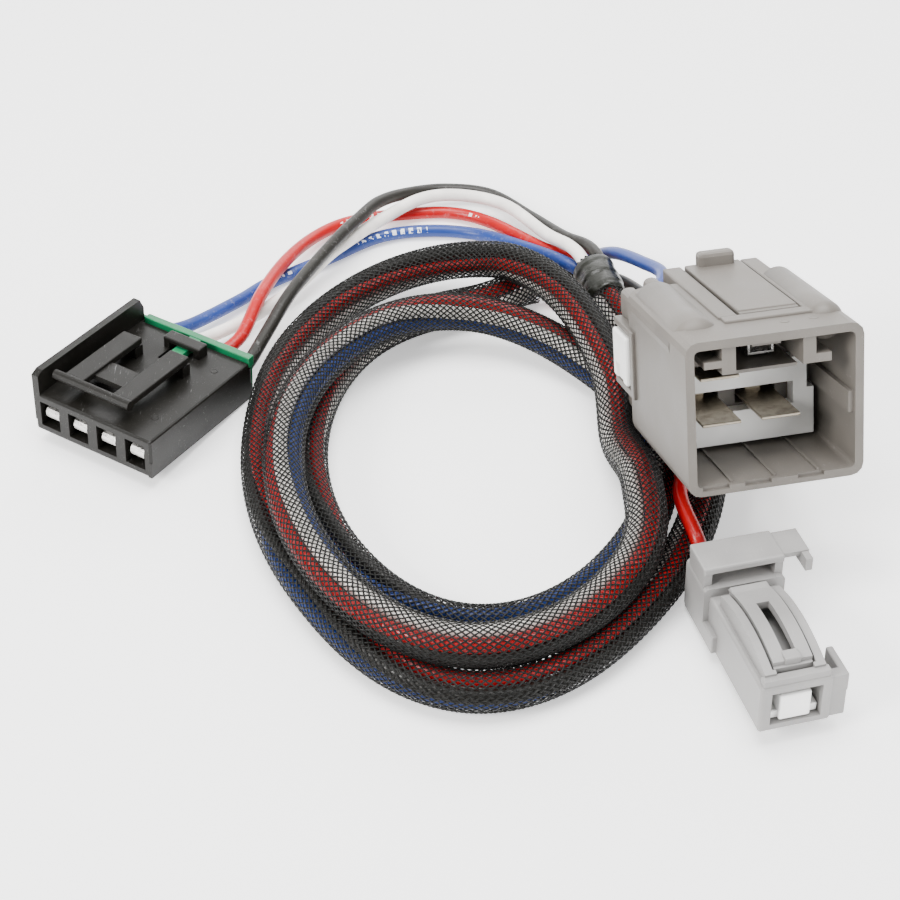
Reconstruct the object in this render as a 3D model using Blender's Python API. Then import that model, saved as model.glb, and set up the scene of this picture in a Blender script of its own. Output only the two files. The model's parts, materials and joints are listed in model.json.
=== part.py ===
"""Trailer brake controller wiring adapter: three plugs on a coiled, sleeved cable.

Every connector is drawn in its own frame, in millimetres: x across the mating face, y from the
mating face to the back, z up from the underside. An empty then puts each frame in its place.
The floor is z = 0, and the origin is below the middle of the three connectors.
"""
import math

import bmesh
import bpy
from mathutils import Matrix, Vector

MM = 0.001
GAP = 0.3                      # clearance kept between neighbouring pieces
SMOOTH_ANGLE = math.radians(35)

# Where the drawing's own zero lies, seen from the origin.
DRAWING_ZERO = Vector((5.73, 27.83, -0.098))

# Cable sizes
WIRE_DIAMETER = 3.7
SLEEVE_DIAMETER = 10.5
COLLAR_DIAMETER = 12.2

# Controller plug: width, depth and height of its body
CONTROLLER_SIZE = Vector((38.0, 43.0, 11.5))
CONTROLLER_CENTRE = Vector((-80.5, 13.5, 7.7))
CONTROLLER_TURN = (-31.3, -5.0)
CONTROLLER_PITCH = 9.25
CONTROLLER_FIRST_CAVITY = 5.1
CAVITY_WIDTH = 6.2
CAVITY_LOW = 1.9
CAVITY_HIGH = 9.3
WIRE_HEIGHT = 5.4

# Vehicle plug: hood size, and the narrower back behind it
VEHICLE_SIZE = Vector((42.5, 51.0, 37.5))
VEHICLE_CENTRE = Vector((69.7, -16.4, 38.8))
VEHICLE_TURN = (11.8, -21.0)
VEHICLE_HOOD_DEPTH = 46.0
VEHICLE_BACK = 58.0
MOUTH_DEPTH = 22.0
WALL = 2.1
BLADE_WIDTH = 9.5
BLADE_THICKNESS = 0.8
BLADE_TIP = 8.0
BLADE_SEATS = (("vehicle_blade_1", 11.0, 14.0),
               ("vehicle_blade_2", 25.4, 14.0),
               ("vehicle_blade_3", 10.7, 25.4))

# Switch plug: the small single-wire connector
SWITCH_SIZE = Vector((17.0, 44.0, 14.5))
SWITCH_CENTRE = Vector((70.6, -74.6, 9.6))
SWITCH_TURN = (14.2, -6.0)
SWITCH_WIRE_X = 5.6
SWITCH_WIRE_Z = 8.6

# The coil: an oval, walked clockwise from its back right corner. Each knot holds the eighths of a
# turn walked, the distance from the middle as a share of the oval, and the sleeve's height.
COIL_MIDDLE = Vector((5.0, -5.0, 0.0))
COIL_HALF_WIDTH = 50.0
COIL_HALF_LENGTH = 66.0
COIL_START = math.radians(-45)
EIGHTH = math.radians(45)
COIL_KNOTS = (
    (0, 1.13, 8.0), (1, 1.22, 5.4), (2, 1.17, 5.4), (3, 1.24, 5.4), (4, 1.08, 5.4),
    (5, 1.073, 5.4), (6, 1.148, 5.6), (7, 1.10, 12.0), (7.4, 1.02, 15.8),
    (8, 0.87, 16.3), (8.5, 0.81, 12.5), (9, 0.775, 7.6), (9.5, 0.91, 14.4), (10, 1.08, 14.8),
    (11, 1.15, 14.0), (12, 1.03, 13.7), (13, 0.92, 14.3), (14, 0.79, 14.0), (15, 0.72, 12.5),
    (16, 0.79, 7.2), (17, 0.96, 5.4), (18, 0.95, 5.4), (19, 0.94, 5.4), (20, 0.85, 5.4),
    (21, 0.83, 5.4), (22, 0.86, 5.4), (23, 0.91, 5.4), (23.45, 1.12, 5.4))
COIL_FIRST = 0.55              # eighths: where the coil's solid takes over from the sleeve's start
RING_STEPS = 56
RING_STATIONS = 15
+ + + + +
▶ _WORK REQUIRED_:
Quote exactly the stretch of lines above that starts at the first one and ends at the line with "coiled, sleeved cable.", and nothing beyond it.

▶ _CORRECT RESPONSE_:
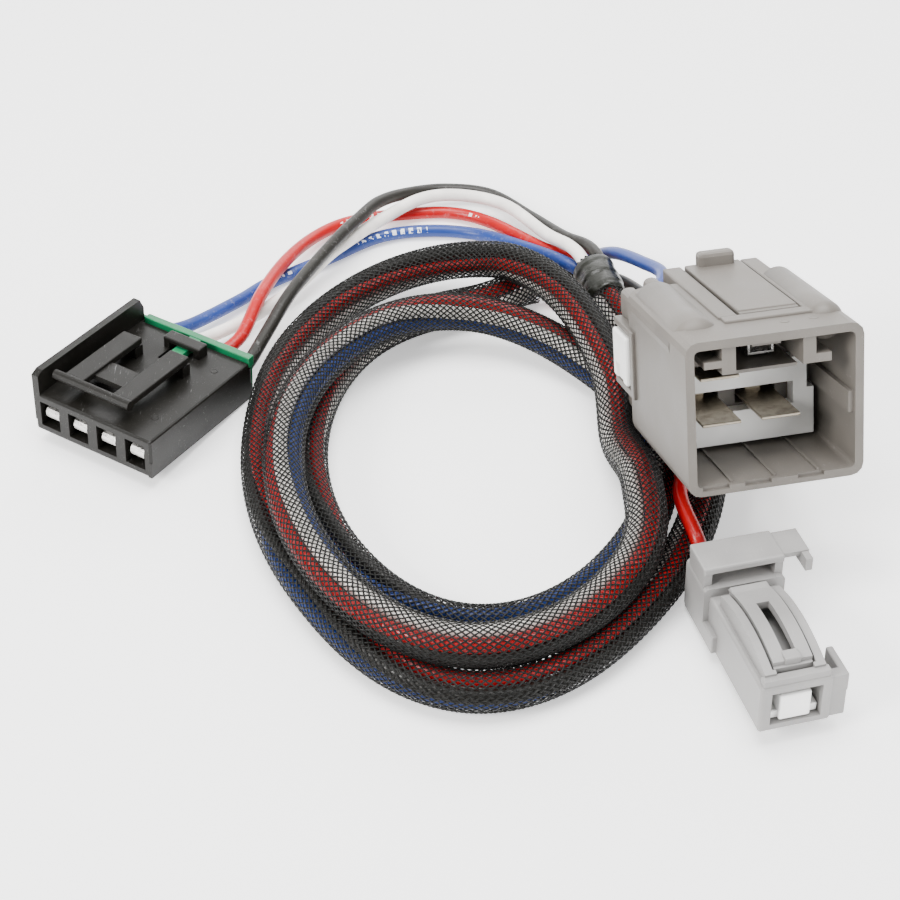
Reconstruct the object in this render as a 3D model using Blender's Python API. Then import that model, saved as model.glb, and set up the scene of this picture in a Blender script of its own. Output only the two files. The model's parts, materials and joints are listed in model.json.
=== part.py ===
"""Trailer brake controller wiring adapter: three plugs on a coiled, sleeved cable.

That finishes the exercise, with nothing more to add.